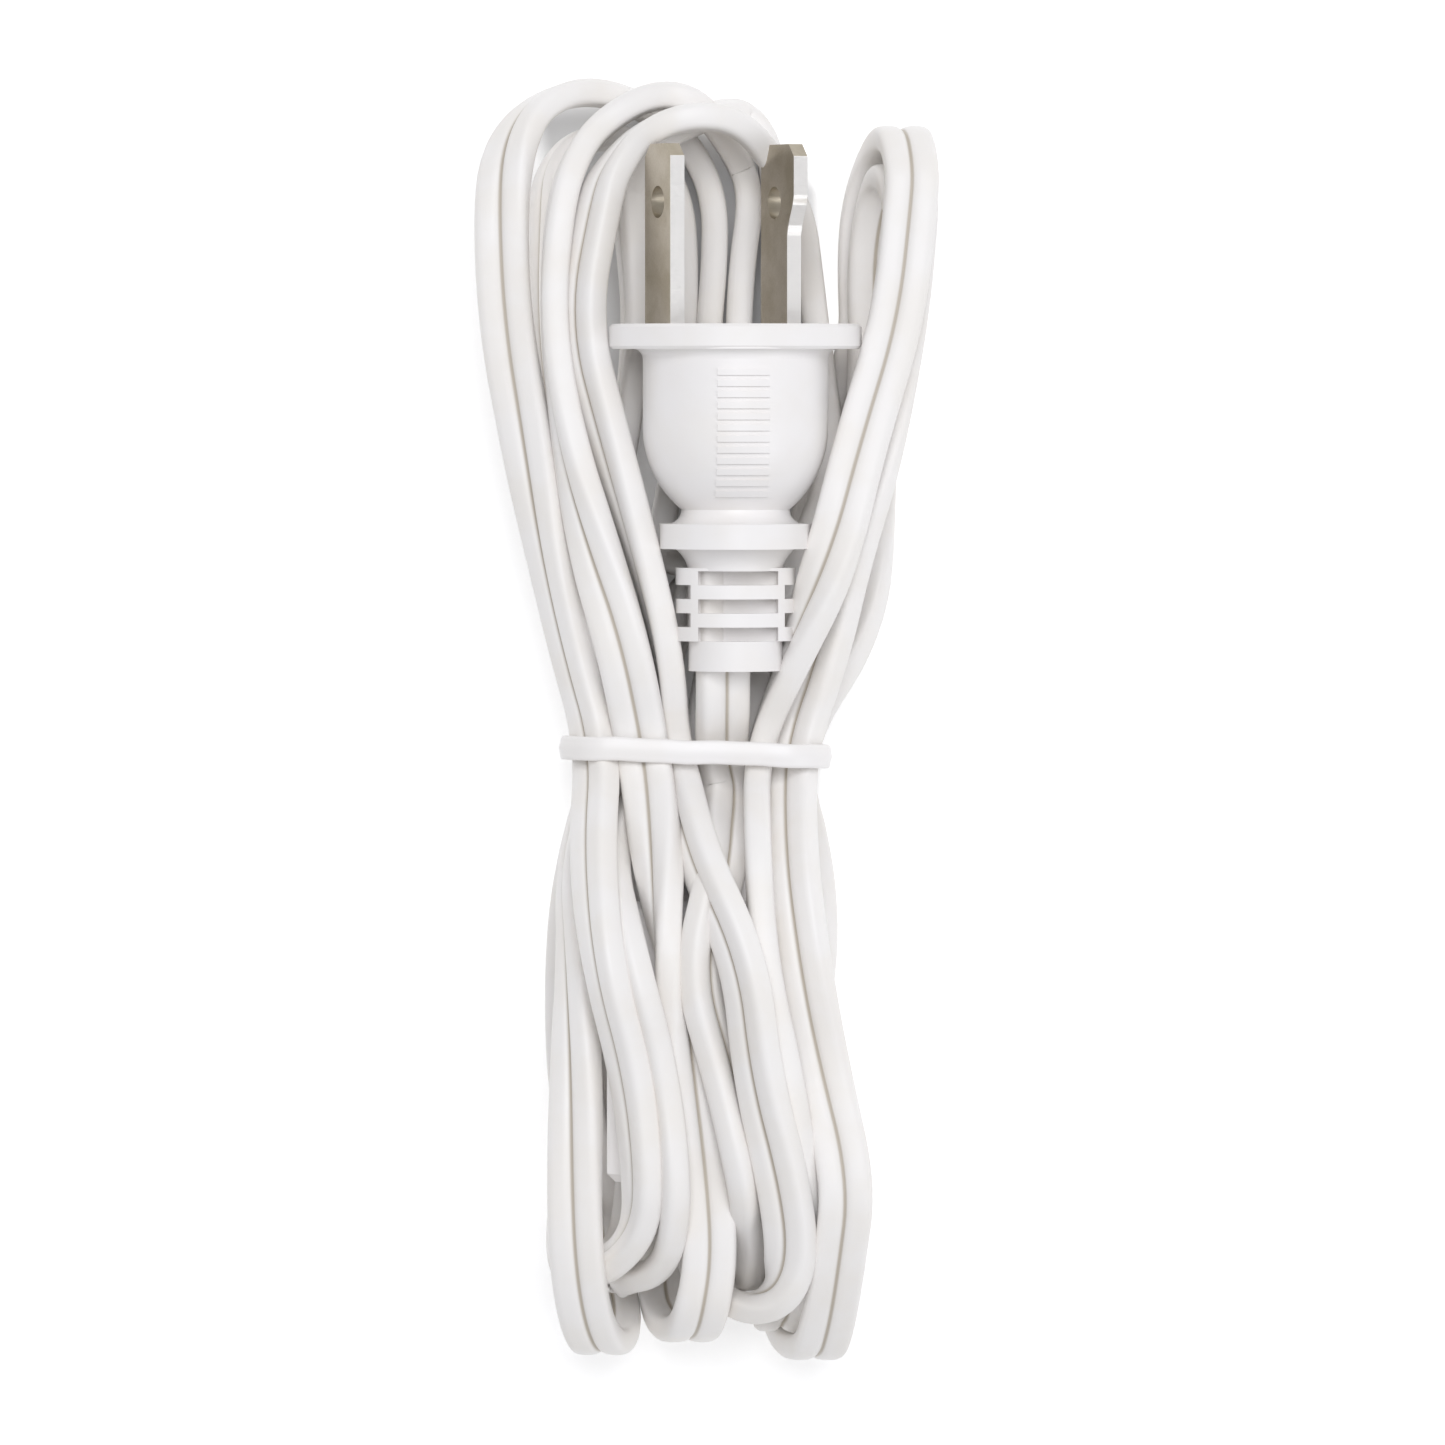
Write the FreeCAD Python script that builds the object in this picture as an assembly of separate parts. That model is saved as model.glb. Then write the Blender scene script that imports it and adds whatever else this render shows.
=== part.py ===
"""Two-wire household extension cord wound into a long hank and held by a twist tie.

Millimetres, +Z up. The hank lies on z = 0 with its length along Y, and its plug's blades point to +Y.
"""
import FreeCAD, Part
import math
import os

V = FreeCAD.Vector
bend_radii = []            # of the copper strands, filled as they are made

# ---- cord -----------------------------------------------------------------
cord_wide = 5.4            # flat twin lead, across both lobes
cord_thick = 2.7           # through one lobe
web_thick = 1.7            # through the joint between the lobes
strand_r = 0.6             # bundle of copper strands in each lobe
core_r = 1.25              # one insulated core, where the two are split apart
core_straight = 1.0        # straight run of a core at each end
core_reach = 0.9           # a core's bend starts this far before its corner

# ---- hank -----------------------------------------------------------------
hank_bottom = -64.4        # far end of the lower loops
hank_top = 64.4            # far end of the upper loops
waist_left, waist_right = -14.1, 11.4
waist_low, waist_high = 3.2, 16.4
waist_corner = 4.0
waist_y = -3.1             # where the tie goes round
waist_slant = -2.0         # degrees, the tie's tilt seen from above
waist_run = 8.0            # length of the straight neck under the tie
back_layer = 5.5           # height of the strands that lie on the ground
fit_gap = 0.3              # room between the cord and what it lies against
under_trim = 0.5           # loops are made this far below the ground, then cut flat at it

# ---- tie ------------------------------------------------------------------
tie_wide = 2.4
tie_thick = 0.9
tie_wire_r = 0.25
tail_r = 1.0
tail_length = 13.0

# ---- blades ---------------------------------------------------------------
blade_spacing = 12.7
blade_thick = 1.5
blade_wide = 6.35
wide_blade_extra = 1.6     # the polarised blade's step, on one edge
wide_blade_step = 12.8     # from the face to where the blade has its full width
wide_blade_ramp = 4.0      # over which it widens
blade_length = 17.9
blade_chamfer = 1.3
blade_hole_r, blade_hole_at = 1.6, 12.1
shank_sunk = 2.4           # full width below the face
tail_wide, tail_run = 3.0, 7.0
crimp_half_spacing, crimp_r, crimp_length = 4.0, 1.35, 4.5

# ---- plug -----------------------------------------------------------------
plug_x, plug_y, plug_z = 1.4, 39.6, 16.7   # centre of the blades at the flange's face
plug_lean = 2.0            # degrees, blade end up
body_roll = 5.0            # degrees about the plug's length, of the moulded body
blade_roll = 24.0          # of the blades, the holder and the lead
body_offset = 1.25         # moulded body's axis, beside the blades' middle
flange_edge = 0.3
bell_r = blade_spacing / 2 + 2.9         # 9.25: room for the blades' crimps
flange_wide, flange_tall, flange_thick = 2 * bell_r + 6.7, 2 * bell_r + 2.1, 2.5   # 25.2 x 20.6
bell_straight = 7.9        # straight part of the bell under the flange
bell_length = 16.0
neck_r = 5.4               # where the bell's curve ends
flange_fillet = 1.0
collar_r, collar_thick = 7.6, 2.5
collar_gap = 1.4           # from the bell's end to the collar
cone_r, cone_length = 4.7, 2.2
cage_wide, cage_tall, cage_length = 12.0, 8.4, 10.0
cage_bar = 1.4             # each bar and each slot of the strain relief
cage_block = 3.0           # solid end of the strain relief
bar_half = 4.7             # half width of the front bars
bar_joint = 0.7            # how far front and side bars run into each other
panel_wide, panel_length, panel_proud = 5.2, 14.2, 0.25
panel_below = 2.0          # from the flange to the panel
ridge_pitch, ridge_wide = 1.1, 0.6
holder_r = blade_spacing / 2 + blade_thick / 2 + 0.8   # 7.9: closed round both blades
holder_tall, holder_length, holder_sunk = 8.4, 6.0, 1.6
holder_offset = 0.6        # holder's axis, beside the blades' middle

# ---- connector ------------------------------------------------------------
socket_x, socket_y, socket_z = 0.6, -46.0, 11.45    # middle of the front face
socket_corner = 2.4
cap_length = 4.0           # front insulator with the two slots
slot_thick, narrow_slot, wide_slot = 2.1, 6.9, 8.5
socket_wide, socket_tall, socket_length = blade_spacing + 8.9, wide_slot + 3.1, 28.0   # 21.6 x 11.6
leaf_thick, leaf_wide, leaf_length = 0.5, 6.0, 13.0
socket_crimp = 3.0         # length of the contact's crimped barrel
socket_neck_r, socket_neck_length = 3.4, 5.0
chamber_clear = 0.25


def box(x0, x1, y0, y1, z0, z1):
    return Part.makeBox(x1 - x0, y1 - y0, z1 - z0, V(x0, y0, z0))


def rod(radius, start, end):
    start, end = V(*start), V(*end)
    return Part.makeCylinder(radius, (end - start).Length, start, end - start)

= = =

▶ **Your goal**
Reproduce each line of the material above precisely.

▶ **Solution for this problem**
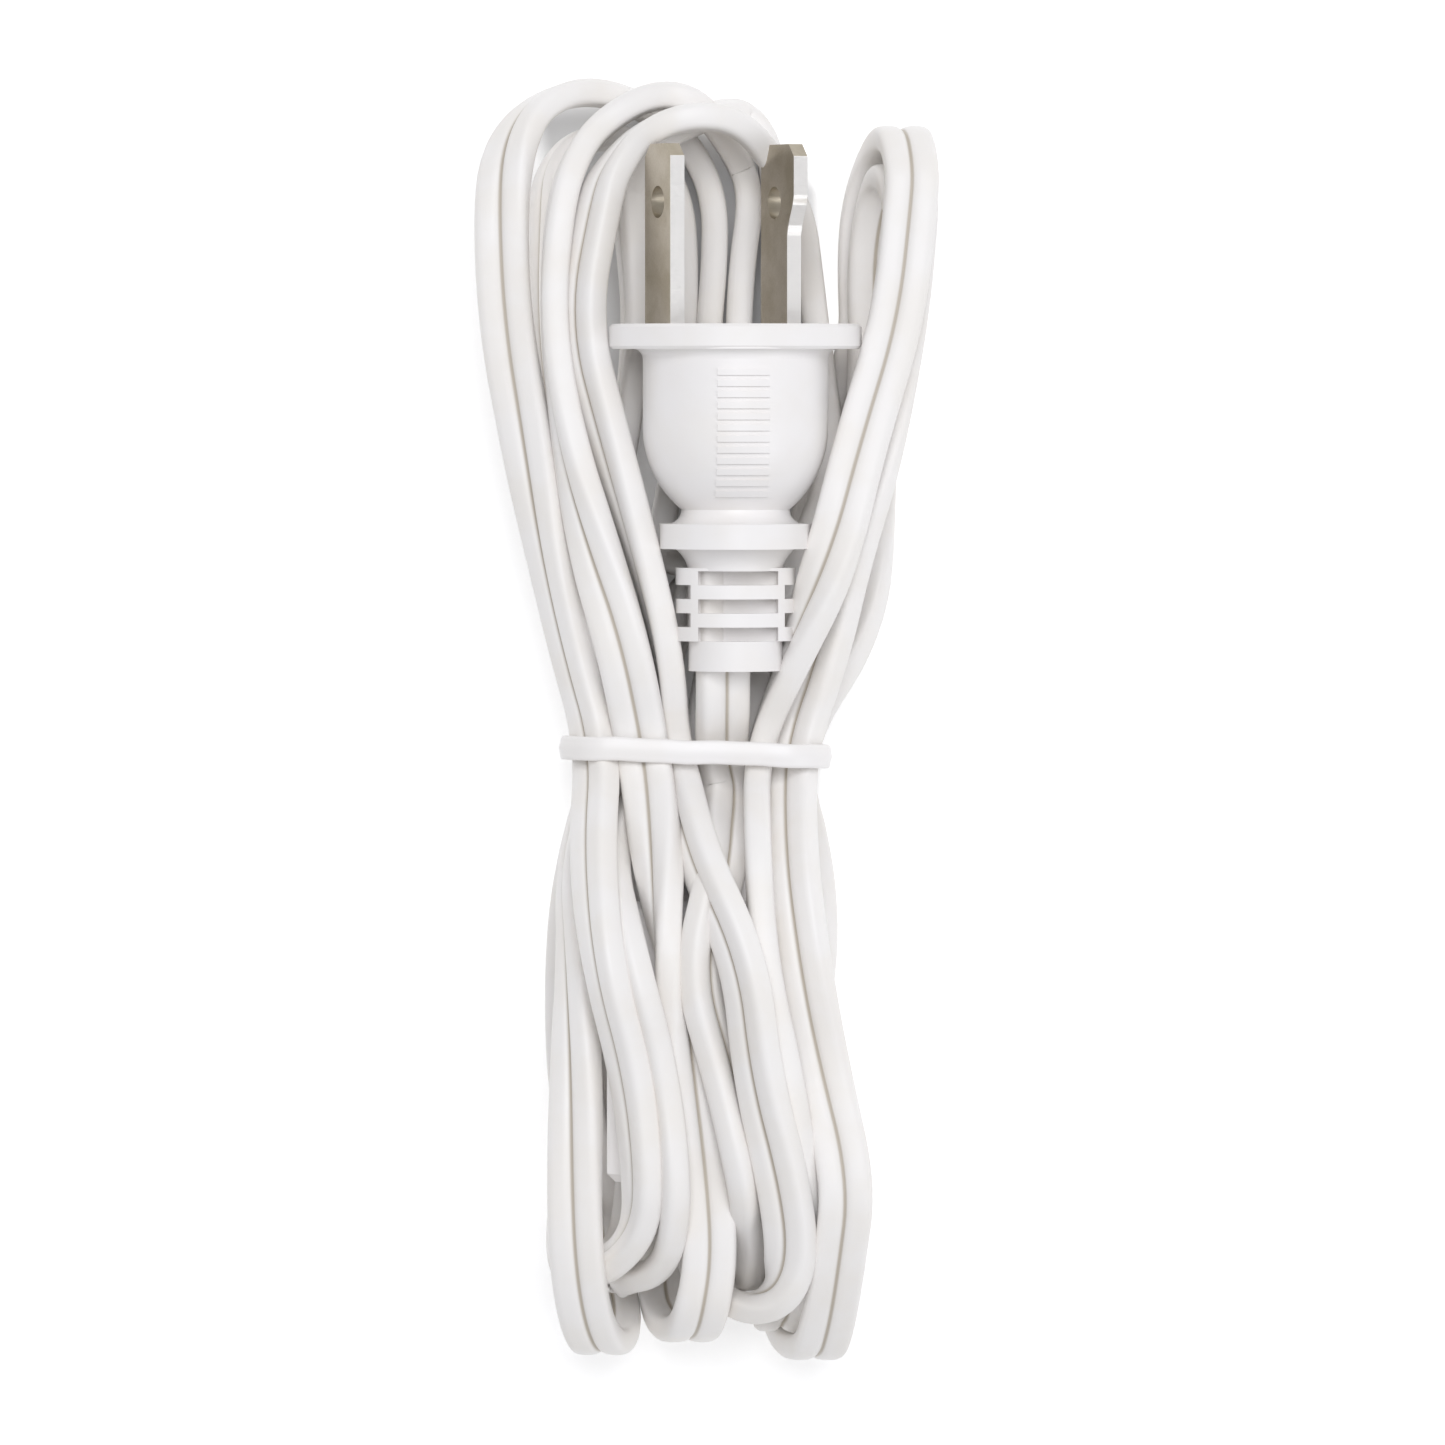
Write the FreeCAD Python script that builds the object in this picture as an assembly of separate parts. That model is saved as model.glb. Then write the Blender scene script that imports it and adds whatever else this render shows.
=== part.py ===
"""Two-wire household extension cord wound into a long hank and held by a twist tie.

Millimetres, +Z up. The hank lies on z = 0 with its length along Y, and its plug's blades point to +Y.
"""
import FreeCAD, Part
import math
import os

V = FreeCAD.Vector
bend_radii = []            # of the copper strands, filled as they are made

# ---- cord -----------------------------------------------------------------
cord_wide = 5.4            # flat twin lead, across both lobes
cord_thick = 2.7           # through one lobe
web_thick = 1.7            # through the joint between the lobes
strand_r = 0.6             # bundle of copper strands in each lobe
core_r = 1.25              # one insulated core, where the two are split apart
core_straight = 1.0        # straight run of a core at each end
core_reach = 0.9           # a core's bend starts this far before its corner

# ---- hank -----------------------------------------------------------------
hank_bottom = -64.4        # far end of the lower loops
hank_top = 64.4            # far end of the upper loops
waist_left, waist_right = -14.1, 11.4
waist_low, waist_high = 3.2, 16.4
waist_corner = 4.0
waist_y = -3.1             # where the tie goes round
waist_slant = -2.0         # degrees, the tie's tilt seen from above
waist_run = 8.0            # length of the straight neck under the tie
back_layer = 5.5           # height of the strands that lie on the ground
fit_gap = 0.3              # room between the cord and what it lies against
under_trim = 0.5           # loops are made this far below the ground, then cut flat at it

# ---- tie ------------------------------------------------------------------
tie_wide = 2.4
tie_thick = 0.9
tie_wire_r = 0.25
tail_r = 1.0
tail_length = 13.0

# ---- blades ---------------------------------------------------------------
blade_spacing = 12.7
blade_thick = 1.5
blade_wide = 6.35
wide_blade_extra = 1.6     # the polarised blade's step, on one edge
wide_blade_step = 12.8     # from the face to where the blade has its full width
wide_blade_ramp = 4.0      # over which it widens
blade_length = 17.9
blade_chamfer = 1.3
blade_hole_r, blade_hole_at = 1.6, 12.1
shank_sunk = 2.4           # full width below the face
tail_wide, tail_run = 3.0, 7.0
crimp_half_spacing, crimp_r, crimp_length = 4.0, 1.35, 4.5

# ---- plug -----------------------------------------------------------------
plug_x, plug_y, plug_z = 1.4, 39.6, 16.7   # centre of the blades at the flange's face
plug_lean = 2.0            # degrees, blade end up
body_roll = 5.0            # degrees about the plug's length, of the moulded body
blade_roll = 24.0          # of the blades, the holder and the lead
body_offset = 1.25         # moulded body's axis, beside the blades' middle
flange_edge = 0.3
bell_r = blade_spacing / 2 + 2.9         # 9.25: room for the blades' crimps
flange_wide, flange_tall, flange_thick = 2 * bell_r + 6.7, 2 * bell_r + 2.1, 2.5   # 25.2 x 20.6
bell_straight = 7.9        # straight part of the bell under the flange
bell_length = 16.0
neck_r = 5.4               # where the bell's curve ends
flange_fillet = 1.0
collar_r, collar_thick = 7.6, 2.5
collar_gap = 1.4           # from the bell's end to the collar
cone_r, cone_length = 4.7, 2.2
cage_wide, cage_tall, cage_length = 12.0, 8.4, 10.0
cage_bar = 1.4             # each bar and each slot of the strain relief
cage_block = 3.0           # solid end of the strain relief
bar_half = 4.7             # half width of the front bars
bar_joint = 0.7            # how far front and side bars run into each other
panel_wide, panel_length, panel_proud = 5.2, 14.2, 0.25
panel_below = 2.0          # from the flange to the panel
ridge_pitch, ridge_wide = 1.1, 0.6
holder_r = blade_spacing / 2 + blade_thick / 2 + 0.8   # 7.9: closed round both blades
holder_tall, holder_length, holder_sunk = 8.4, 6.0, 1.6
holder_offset = 0.6        # holder's axis, beside the blades' middle

# ---- connector ------------------------------------------------------------
socket_x, socket_y, socket_z = 0.6, -46.0, 11.45    # middle of the front face
socket_corner = 2.4
cap_length = 4.0           # front insulator with the two slots
slot_thick, narrow_slot, wide_slot = 2.1, 6.9, 8.5
socket_wide, socket_tall, socket_length = blade_spacing + 8.9, wide_slot + 3.1, 28.0   # 21.6 x 11.6
leaf_thick, leaf_wide, leaf_length = 0.5, 6.0, 13.0
socket_crimp = 3.0         # length of the contact's crimped barrel
socket_neck_r, socket_neck_length = 3.4, 5.0
chamber_clear = 0.25


def box(x0, x1, y0, y1, z0, z1):
    return Part.makeBox(x1 - x0, y1 - y0, z1 - z0, V(x0, y0, z0))


def rod(radius, start, end):
    start, end = V(*start), V(*end)
    return Part.makeCylinder(radius, (end - start).Length, start, end - start)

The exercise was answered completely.